### Given information
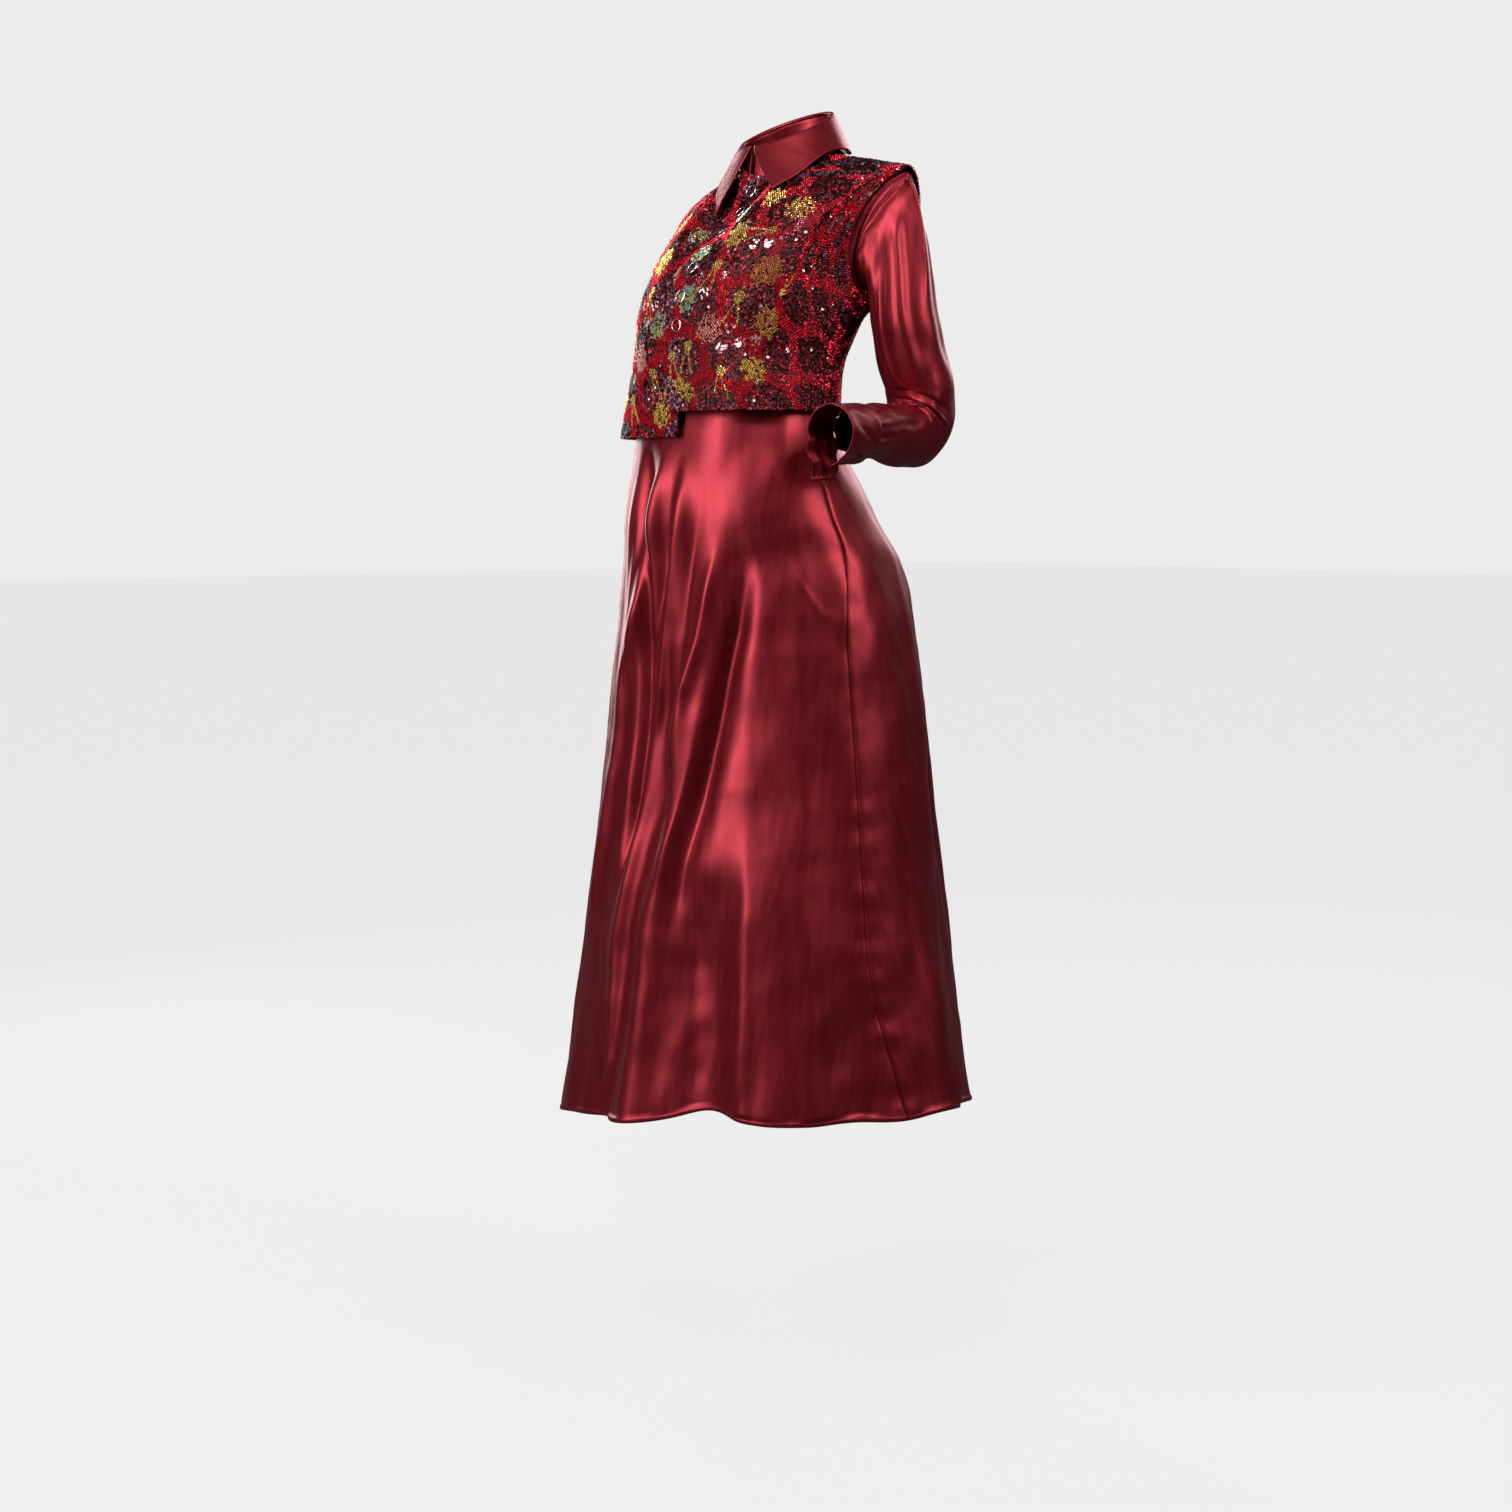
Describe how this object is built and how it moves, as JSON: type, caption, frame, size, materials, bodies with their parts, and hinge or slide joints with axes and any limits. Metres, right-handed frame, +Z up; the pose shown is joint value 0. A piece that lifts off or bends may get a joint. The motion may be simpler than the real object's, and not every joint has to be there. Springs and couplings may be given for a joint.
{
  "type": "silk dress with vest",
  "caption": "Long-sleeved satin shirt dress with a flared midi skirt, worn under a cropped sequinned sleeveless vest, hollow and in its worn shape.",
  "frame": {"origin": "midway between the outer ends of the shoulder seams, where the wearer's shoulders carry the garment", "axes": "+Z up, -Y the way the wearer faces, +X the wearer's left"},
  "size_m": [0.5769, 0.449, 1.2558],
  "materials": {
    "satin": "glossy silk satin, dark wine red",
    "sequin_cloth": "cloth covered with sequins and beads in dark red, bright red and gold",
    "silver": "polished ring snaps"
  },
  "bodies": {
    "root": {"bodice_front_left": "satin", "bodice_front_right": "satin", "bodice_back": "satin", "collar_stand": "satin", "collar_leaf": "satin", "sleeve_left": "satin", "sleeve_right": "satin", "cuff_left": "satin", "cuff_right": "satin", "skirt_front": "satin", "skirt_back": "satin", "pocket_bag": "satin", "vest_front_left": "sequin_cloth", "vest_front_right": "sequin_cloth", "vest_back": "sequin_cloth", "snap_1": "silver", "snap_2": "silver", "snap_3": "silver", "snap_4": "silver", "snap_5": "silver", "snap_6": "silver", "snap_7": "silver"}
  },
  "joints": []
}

### To do
Take the listing above and set it down exactly.

### Exercise solution
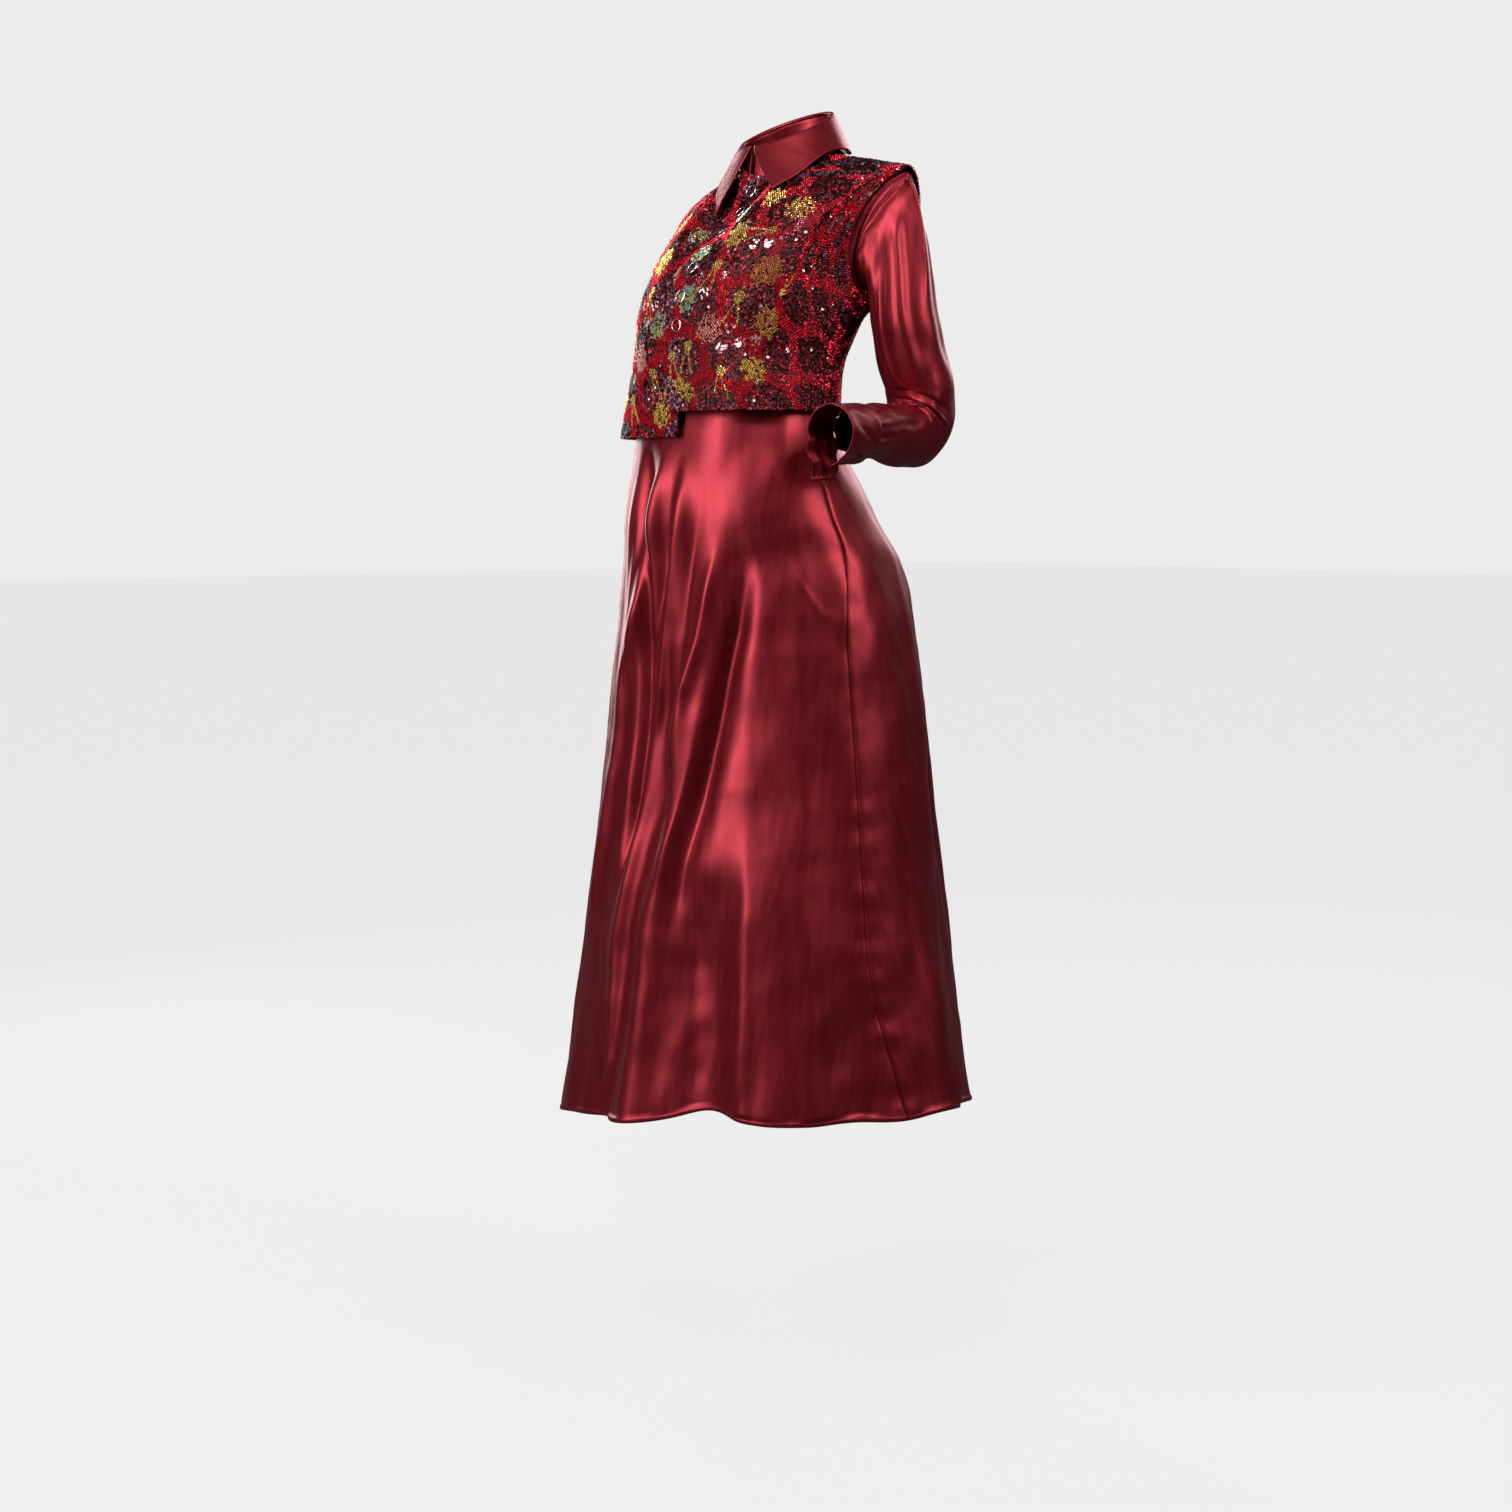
Describe how this object is built and how it moves, as JSON: type, caption, frame, size, materials, bodies with their parts, and hinge or slide joints with axes and any limits. Metres, right-handed frame, +Z up; the pose shown is joint value 0. A piece that lifts off or bends may get a joint. The motion may be simpler than the real object's, and not every joint has to be there. Springs and couplings may be given for a joint.
{
  "type": "silk dress with vest",
  "caption": "Long-sleeved satin shirt dress with a flared midi skirt, worn under a cropped sequinned sleeveless vest, hollow and in its worn shape.",
  "frame": {"origin": "midway between the outer ends of the shoulder seams, where the wearer's shoulders carry the garment", "axes": "+Z up, -Y the way the wearer faces, +X the wearer's left"},
  "size_m": [0.5769, 0.449, 1.2558],
  "materials": {
    "satin": "glossy silk satin, dark wine red",
    "sequin_cloth": "cloth covered with sequins and beads in dark red, bright red and gold",
    "silver": "polished ring snaps"
  },
  "bodies": {
    "root": {"bodice_front_left": "satin", "bodice_front_right": "satin", "bodice_back": "satin", "collar_stand": "satin", "collar_leaf": "satin", "sleeve_left": "satin", "sleeve_right": "satin", "cuff_left": "satin", "cuff_right": "satin", "skirt_front": "satin", "skirt_back": "satin", "pocket_bag": "satin", "vest_front_left": "sequin_cloth", "vest_front_right": "sequin_cloth", "vest_back": "sequin_cloth", "snap_1": "silver", "snap_2": "silver", "snap_3": "silver", "snap_4": "silver", "snap_5": "silver", "snap_6": "silver", "snap_7": "silver"}
  },
  "joints": []
}